Posted on May 15th, 2009 22 comments
Why use a non-normalised metadata exchange format for suboptimal data storage?
This week I had a nice chat with André Keyzer of Groningen University library and Peter van Boheemen of Wageningen University Library who attended OCLC’s Amsterdam Mashathon 2009. As can be expected from library technology geeks, we got talking about bibliographic metadata formats, very exciting of course. The question came up: what on earth could be the reason for storing bibliographic metadata in exchange formats like MARC?
Exactly my idea! As a matter of fact I think I may have used the same words a couple of times in recent years, probably even at ELAG2008. The thing is: it really does not matter how you store bibliographic metadata in your database, as long as you can present and exchange the data in any format requested, be it MARC or Dublin Core or anything else.
Of course the importance of using internationally accepted standards is beyond doubt, but there clearly exists widespread misunderstanding of the functions of certain standards, like for instance MARC. MARC is NOT a data storage format. In my opinion MARC is not even an exchange format, but merely a presentation format.
With a background and experience in data modeling, database and systems design (among others), I was quite amazed about bibliographic metadata formats when I started working with library systems in libraries, not having a librarian training at all. Of course, MARC (“MAchine Readable Cataloging record“) was invented as a standard in order to facilitate exchange of library catalog records in a digital era.
But I think MARC was invented by old school cataloguers who did not have a clue about data normalisation at all. A MARC record, especially if it corresponds to an official set of cataloging rules like AARC2, is nothing more than a digitised printed catalog card.
In pre-computer times it made perfect sense to have a standardised uniform way of registering bibliographic metadata on a printed card in this way. The catalog card was simultaneously used as a medium for presenting AND storing metadata. This is where the confusion originates from!
But when the Library of Congress says “If a library were to develop a “home-grown” system that did not use MARC records, it would not be taking advantage of an industry-wide standard whose primary purpose is to foster communication of information” it is saying just plain nonsense.
Actually it is better NOT to use something like MARC for other purposes than exchanging, or better, presenting data.
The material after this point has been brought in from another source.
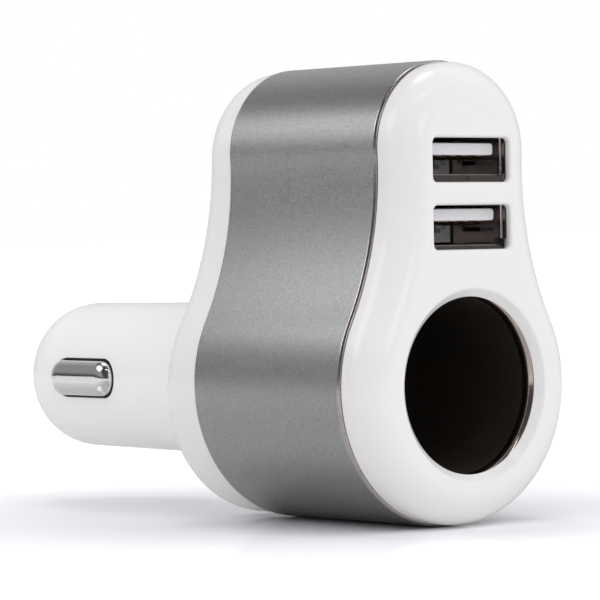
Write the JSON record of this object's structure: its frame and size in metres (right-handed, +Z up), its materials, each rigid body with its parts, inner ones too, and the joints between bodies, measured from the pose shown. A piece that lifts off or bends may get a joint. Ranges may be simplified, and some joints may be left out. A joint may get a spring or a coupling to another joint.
{
  "type": "car lighter socket splitter",
  "caption": "Plug-in splitter for a car's lighter socket: pear-shaped housing with a lighter socket and stacked USB ports in front and a sprung plug behind.",
  "frame": {"origin": "on the plug's axis where it meets the rear cover's back face", "axes": "+Y along the plug towards its tip, the front face looks along -Y, +Z up from the socket towards the USB ports, +X to the right seen from the front"},
  "size_m": [0.0358, 0.087, 0.0587],
  "materials": {
    "white_plastic": "gloss white moulding",
    "satin_metal": "satin grey with a fine grain",
    "chrome": "polished plating",
    "socket_metal": "dark plated steel",
    "tinned_steel": "dull tin plating",
    "spring_steel": "bright drawn wire",
    "brass": "plain",
    "black_plastic": "fine matt",
    "white_nylon": "plain",
    "board_green": "lacquered laminate",
    "copper": "enamelled copper",
    "can_metal": "drawn can",
    "ferrite": "sintered",
    "fuse_glass": "clear",
    "red_lead": "plain",
    "black_lead": "plain",
    "yellow_lead": "plain"
  },
  "bodies": {
    "housing": {"front_cover": "white_plastic", "metal_sleeve": "satin_metal", "rear_cover": "white_plastic", "socket_rim": "chrome", "socket_well": "black_plastic", "socket_liner": "socket_metal", "socket_centre_contact": "brass", "usb_shell_upper": "tinned_steel", "usb_shell_lower": "tinned_steel", "usb_tongue_upper": "white_nylon", "usb_tongue_lower": "white_nylon", "usb_pin_upper_1": "brass", "usb_pin_upper_2": "brass", "usb_pin_upper_3": "brass", "usb_pin_upper_4": "brass", "usb_pin_lower_1": "brass", "usb_pin_lower_2": "brass", "usb_pin_lower_3": "brass", "usb_pin_lower_4": "brass", "usb_board": "board_green", "board_screw_top": "tinned_steel", "board_screw_left": "tinned_steel", "board_screw_right": "tinned_steel", "main_board": "board_green", "board_header": "black_plastic", "inductor_core": "ferrite", "inductor_winding": "copper", "input_capacitor": "can_metal", "output_capacitor": "can_metal", "regulator_chip": "black_plastic", "diode": "black_plastic", "side_spring_left": "spring_steel", "side_spring_right": "spring_steel", "tip_spring": "spring_steel", "spring_seat": "brass", "contact_carrier": "black_plastic", "ground_sleeve": "spring_steel", "positive_lead": "red_lead", "ground_lead": "black_lead", "socket_lead": "yellow_lead"},
    "tip": {"tip_contact": "chrome", "fuse_glass": "fuse_glass", "fuse_cap_rear": "tinned_steel", "fuse_cap_front": "tinned_steel", "fuse_element": "copper"},
    "left_contact": {"side_contact_left": "chrome"},
    "right_contact": {"side_contact_right": "chrome"}
  },
  "joints": [
    {"name": "tip_press", "type": "slide", "parent": "housing", "child": "tip", "axis": [0, -1, 0], "range_m": [0, 0.003], "stiffness_N_per_m": 1500, "springref_m": -0.002, "deforming": ["tip_spring"]},
    {"name": "left_contact_press", "type": "slide", "parent": "housing", "child": "left_contact", "axis": [1, 0, 0], "range_m": [0, 0.0012], "stiffness_N_per_m": 2500, "springref_m": -0.0005, "deforming": ["side_spring_left"]},
    {"name": "right_contact_press", "type": "slide", "parent": "housing", "child": "right_contact", "axis": [-1, 0, 0], "range_m": [0, 0.0012], "stiffness_N_per_m": 2500, "springref_m": -0.0005, "deforming": ["side_spring_right"]}
  ]
}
To illustrate this I will give two examples of MARC tags that have been annoying me since my first day as a library employee:
- 100 – Main Entry-Personal Name (NR) – subfield $a – Personal name (NR)
- 773 – Host Item Entry (R) – subfield $g – Relationship information (R)
100 – Main Entry-Personal Name
Besides storing an author’s name as a string in each individual bibliographic record instead of using a code, linking to a central authority table (“foreign key” in relational database terms), it is also a mistake to use a person’s name as one complete string in one field. Examples on the Library of Congress MARC website use forms like “Adams, Henry”, “Fowler, T. M.” and “Blackbeard, Author of”. To take only the simple first example, this author could also be registered as “Henry Adams”, “Adams, H.”, “H. Adams”. And don’t say that these forms are not according to the rules! They are out there! There is no way to match these variations as being actually one and the same.
In a normalised relational database, this subfield $a would be stored something like this (simplified!):
- First name=Henry
773 – Host Item Entry
Subfield $g of this MARC tag is used for storing citation information for a journal article, volume, issue, year, start page, end page, all in one string, like: “Vol. 2, no. 2 (Feb. 1976), p. 195-230“. Again I have seen this used in many different ways. In a normalised format this would look something like this, using only the actual values:
- Start page=195
- End page=230
In a presentation of this normalised data record extra text can be added like “Vol.” or “Volume“, “Issue” or “No.“, brackets, replacing codes by descriptions (Month 2 = Feb.) etc., according to the format required. So the stored values could be used to generate the text “Vol. 2, no. 2 (Feb. 1976), p. 195-230” on the fly, but also for instance “Volume 2, Issue 2, dated February 1976, pages 195-230“.
The strange thing with this bibliographic format aimed at exchanging metadata is that it actually makes metadata exchange terribly complicated, especially with these two tags Author and Host Item. I can illustrate this with describing the way this exchange is handled between two digital library tools we use at the Library of the University of Amsterdam, MetaLib and SFX , both from the same vendor, Ex Libris.
The metasearch tool MetaLib is using the described and preferred mechanism of on the fly conversion of received external metadata from any format to MARC for the purpose of presentation.
But if we want to use the retrieved record to link to for instance a full text article using the SFX link resolver, the generated MARC data is used as a source and the non-normalised data in the 100 and 773 MARC tags has to be converted to the OpenURL format, which is actually normalised (example in simple OpenUrl 0.1):
isbn=;issn=0927-3255;date=1976; volume=2;issue=2;spage=195;epage=230; aulast=Adams;aufirst=Henry;auinit=;
In order to do this all kinds of regular expressions and scripting functions are needed to extract the correct values from the MARC author and citation strings. Wouldn’t it be convenient, if the record in MetaLib would already have been in OpenURL or any other normalised format?
The point I am trying to make is of course that it does not matter how metadata is stored, as long as it is possible to get the data out of the database in any format appropriate for the occasion. The SRU/SRW protocol is particularly aimed at precisely this: getting data out of a database in the required format, like MARC, Dublin Core, or anything else. An SRU server is a piece of middleware that receives requests, gets the requested data, converts the data and then returns the data in the requested format.
Currently at the Library of the University of Amsterdam we are migrating our ILS which also involves converting our data from one bibliographic metadata format (PICA+) to another (MARC). This is extremely complicated, especially because of the non-normalised structure of both formats. And I must say that in my opinion PICA+ is even the better one.
Also all German and Austrian libraries are meant to migrate from the MAB format to MARC, which also seems to be a move away from a superior format.
All because of the need to adhere to international standards, but with the wrong solution.
Maybe the projected new standard for resource description and access RDA will be the solution, but that may take a while yet.